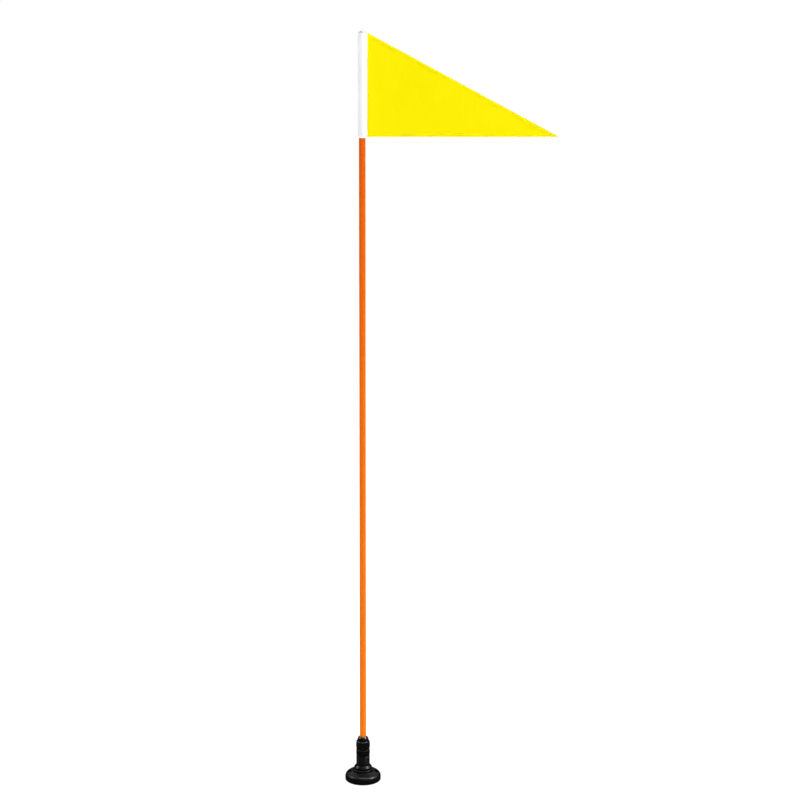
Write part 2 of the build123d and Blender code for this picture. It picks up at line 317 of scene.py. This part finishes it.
def made_piece(name, points, faces, material, body):
    """A smooth-shaded mesh piece that rides on a body and takes its finish from a slot."""
    mesh = bpy.data.meshes.new(name)
    mesh.from_pydata([tuple(point) for point in points], [], [tuple(face) for face in faces])
    mesh.materials.append(material)
    mesh.shade_smooth()
    mesh.validate()
    piece = bpy.data.objects.new(name, mesh)
    bpy.context.scene.collection.objects.link(piece)
    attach(piece, body)
    return piece


def quads(rows, columns, first=0, flipped=False, round_rows=False, round_columns=False):
    """Faces of a grid of points stored row by row."""
    faces = []
    for row in range(rows if round_rows else rows - 1):
        for column in range(columns if round_columns else columns - 1):
            after, beside = (row + 1) % rows, (column + 1) % columns
            corners = ((row, column), (row, beside), (after, beside), (after, column))
            face = [first + across * columns + along for across, along in corners]
            faces.append(face[::-1] if flipped else face)
    return faces


def smooth_step(value, low, high):
    """0 below low, 1 above high, and an S between."""
    share = np.clip((value - low) / (high - low), 0, 1)
    return share * share * (3 - 2 * share)


# ---------------------------------------------------------------- pennant

CLOTH = 0.28 * MM
EDGE_ROUND = 0.5 * MM
HEM = 6.0 * MM
HEM_LAYERS = 0.55 * MM
MOST_FOLDS = 1.4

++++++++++

Given request: Write out, unaltered, the lines from the opening of the listing through the line that includes "return piece".

Task response:
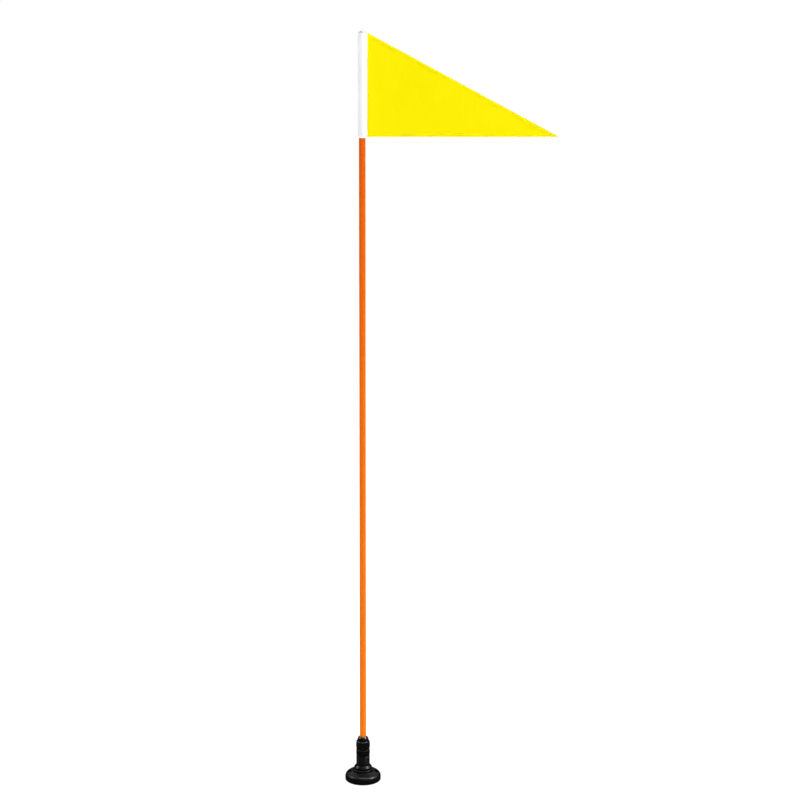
Write part 2 of the build123d and Blender code for this picture. It picks up at line 317 of scene.py. This part finishes it.
def made_piece(name, points, faces, material, body):
    """A smooth-shaded mesh piece that rides on a body and takes its finish from a slot."""
    mesh = bpy.data.meshes.new(name)
    mesh.from_pydata([tuple(point) for point in points], [], [tuple(face) for face in faces])
    mesh.materials.append(material)
    mesh.shade_smooth()
    mesh.validate()
    piece = bpy.data.objects.new(name, mesh)
    bpy.context.scene.collection.objects.link(piece)
    attach(piece, body)
    return piece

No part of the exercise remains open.